Here at SF Weekly, we've dutifully recorded the indignities meted out against our signature, red newspaper boxes. Placated with bizarre offerings? Check. Reconfigured into a formation befitting prehistoric druids? Got it. Blowed up good -- blowed up real good? Uh-huh.

Well, it appears you won't have our red newspaper boxes to kick around much longer (literally, as the case may be). The photo above depicts old newspaper boxes huddled to one side, cowering like dinosaurs after the meteor impact, as city workers install brand spanking new newspaper racks. As we've reported before, those racks are owned by the city and underwritten by Clear Channel (which collects all the ad revenue). Newspapers are now forced to pay $60 a year for the privilege of storing our editions there for you the reader (this rate was doubled from $30 earlier this year). This, by the way, was something of a Godfather offer -- the city has since zoned all the sites where it is placing these new racks to no longer allow old-style machines like those on the left.
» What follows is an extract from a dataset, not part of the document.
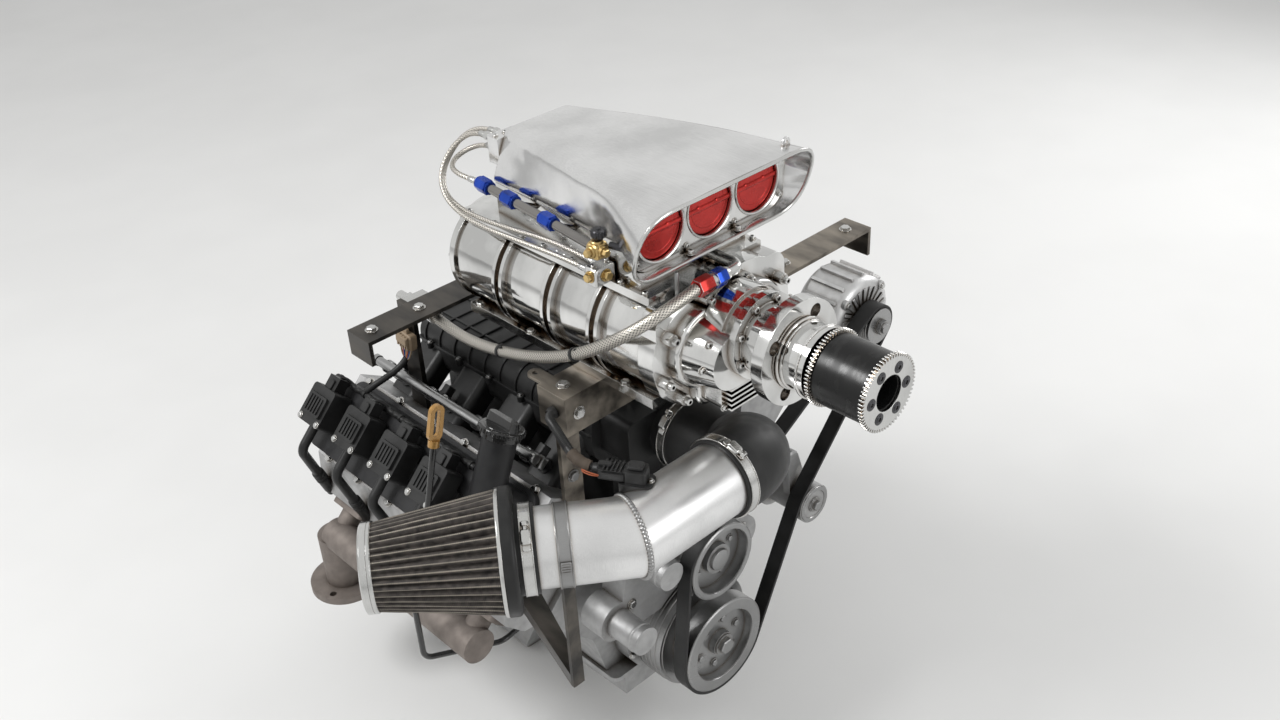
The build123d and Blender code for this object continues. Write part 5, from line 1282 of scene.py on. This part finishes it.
class ENGINE_OT_front_drive(bpy.types.Operator):
    """Bolt and groove the crank, pump, tension and alternator wheels"""

    bl_idname = "engine.front_drive"
    bl_label = "Front drive"

    def execute(self, context):
        self.finish_wheel("crank_hub", CRANK_PLACE, 0.626, (0.060, 0.080), (0.040, 6, 0.0060), "crank")
        self.finish_wheel("pump_hub", PUMP_PLACE, 0.622, (0.052, 0.062), (0.036, 4, 0.0050), "pump_wheel")
        self.ring_damper()
        self.fit_tensioner()
        self.fit_alternator()
        self.bolt_castings()
        return {"FINISHED"}

    def finish_wheel(self, name, place, web, rim, bolts, body):
        """Bolts on the wheel's web, a rolled lip on its rim, and the bolt or cap at its middle."""
        radius, count, size = bolts
        shape = bmesh.new()
        for x, z in around(count, radius, 0.25):
            hex_bolt(shape, place + Vector((x, -web, z)), FRONT, size)
        turn(shape, place + FRONT * 0.6402, FRONT,
             [(0, rim[0] + 0.0004), (0.0016, rim[0] + 0.001), (0.0016, rim[1] - 0.003), (0, rim[1] - 0.001)], 80)
        if body == "crank":
            hex_bolt(shape, place + FRONT * 0.638, FRONT, 0.0135, 0.010)
        else:
            turn(shape, place + FRONT * 0.632, FRONT,
                 [(0, 0.0180), (0.004, 0.0165), (0.006, 0.0120), (0.006, 0)], 48)
        finished_piece(name, shape, "machined_steel", body)

    def ring_damper(self):
        """The damper's raised rings, and the ring on its front face."""
        shape = bmesh.new()
        for forward in (0.552, 0.562, 0.572, 0.582):
            bead(shape, FRONT * forward, FRONT, (0.0022, 0.0915), (0.0014, 0.0932), 96)
        turn(shape, FRONT * 0.594, FRONT, [(0, 0.088), (0.0012, 0.0875), (0.0012, 0.078), (0, 0.0775)], 96)
        finished_piece("damper_rings", shape, "machined_steel", "crank")

    def fit_tensioner(self):
        """The tension wheel's cap, and its arm with the round housing behind."""
        shape = bmesh.new()
        turn(shape, TENSION_PLACE + FRONT * 0.640, FRONT,
             [(0, 0.030), (0.0015, 0.0295), (0.0015, 0.024), (-0.0005, 0.023), (-0.0005, 0.013), (0.003, 0.012),
              (0.003, 0)], 56)
        hex_bolt(shape, TENSION_PLACE + FRONT * 0.643, FRONT, 0.0085, 0.007)
        finished_piece("tensioner_cap", shape, "machined_steel")
        shape = bmesh.new()
        arm = []
        for x, z, radius, first in ((0, 0, 0.026, 110), (0.078, -0.012, 0.015, -70)):
            for angle in (math.radians(first + 20 * n) for n in range(10)):
                arm.append((x + radius * math.cos(angle), z + radius * math.sin(angle)))
        plate(shape, arm, TENSION_PLACE + FRONT * 0.5985, (-0.35, 0, 0.94), FRONT, 0.012, 0.003)
        turn(shape, TENSION_PLACE + FRONT * 0.512, FRONT, [(0, 0.040), (0.05, 0.038), (0.053, 0.034), (0.053, 0)], 48)
        finished_piece("tensioner_arm", shape, "cast_aluminium")

    def fit_alternator(self):
        """Cooling vents, lugs and screws on the alternator, its terminal, and its wheel's grooves."""
        lugs = around(4, 0.058, 0.5)
        shape = bmesh.new()
        for u, v in around(24, 1):
            plate(shape, [(0.020, -0.0016), (0.052, -0.0024), (0.052, 0.0024), (0.020, 0.0016)],
                  ALTERNATOR_PLACE + FRONT * 0.6098, (u, 0, v), FRONT, 0.0022, 0.0007)
        turn(shape, ALTERNATOR_PLACE + FRONT * 0.609, FRONT, [(0, 0.020), (0.0035, 0.0195), (0.0035, 0.0100)], 48)
        for x, z in lugs:
            turn(shape, ALTERNATOR_PLACE + Vector((x, -0.6065, z)), FRONT,
                 [(0, 0.0075), (0.005, 0.0070), (0.006, 0.0055), (0.006, 0)], 20)
        finished_piece("alternator_vents", shape, "cast_aluminium")
        shape = bmesh.new()
        for x, z in lugs:
            hex_bolt(shape, ALTERNATOR_PLACE + Vector((x, -0.6125, z)), FRONT, 0.0042)
        turn(shape, ALTERNATOR_PLACE + Vector((0.022, -0.5262, 0.030)), BACK,
             [(0, 0.009), (0.006, 0.009), (0.006, 0.004), (0.018, 0.004), (0.018, 0)], 20)
        finished_piece("alternator_screws", shape, "bright_steel")
        shape = bmesh.new()
        for step in range(6):
            bead(shape, ALTERNATOR_PLACE + FRONT * (0.6175 + step * 0.0038), FRONT,
                 (0.0012, 0.0275), (0.0004, 0.0288), 56)
        turn(shape, ALTERNATOR_PLACE + FRONT * 0.6500, FRONT,
             [(0, 0.0085), (0.004, 0.0080), (0.0045, 0.006), (0.0045, 0)], 20)
        finished_piece("alternator_grooves", shape, "machined_steel", "alternator_wheel")

    def bolt_castings(self):
        """Bolts of the timing cover, water pump, bracket and throttle body."""
        shape = bmesh.new()
        for angle in (math.radians(degrees) for degrees in (200, 340, 20, 160)):
            hex_bolt(shape, (0.0955 * math.cos(angle), -0.530, 0.0955 * math.sin(angle)), FRONT, 0.005)
        front_bolts(shape, 0.574, 0.0065,
                    ((-0.052, 0.198), (0.052, 0.198), (-0.122, 0.124), (0.112, 0.124), (0.086, 0.150)))
        front_bolts(shape, 0.502, 0.0075,
                    ((0.216, 0.176), (0.300, 0.270), (0.374, 0.330), (0.286, 0.392), (0.226, 0.374)))
        front_bolts(shape, 0.486, 0.005, ((-0.028, 0.393), (0.068, 0.393), (-0.028, 0.297), (0.068, 0.297)))
        finished_piece("casting_bolts", shape, "bright_steel")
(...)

While the city charging newspapers an extra, say, $12,000 to $16,000 a year (or more) isn't endearing -- and the print media is just swimming in surplus cash these days -- the new newsracks do have their upside. For one, when miscreants fold, spindle, or mutilate the new racks, it's Clear Channel that'll send a handyman out to fix them, not the individual papers (SF Weekly circulation director Wesley Chung will be happy to tell you about the time he found 17 pounds of bagels crammed in one of our boxes in West Portal, and a family of mice ran like hell when he turned the machine over. Now that'll no longer ostensibly be his bailiwick.).

The above photograph was snapped on Church and Duboce. Camera-toting San Franciscans will soon be able to snap similar shots at West Portal, Geary, Clement, and Irving.

Happily, no more than, say, 10 pounds of bagels could fit in any of these individual newspaper slots. So this is progress.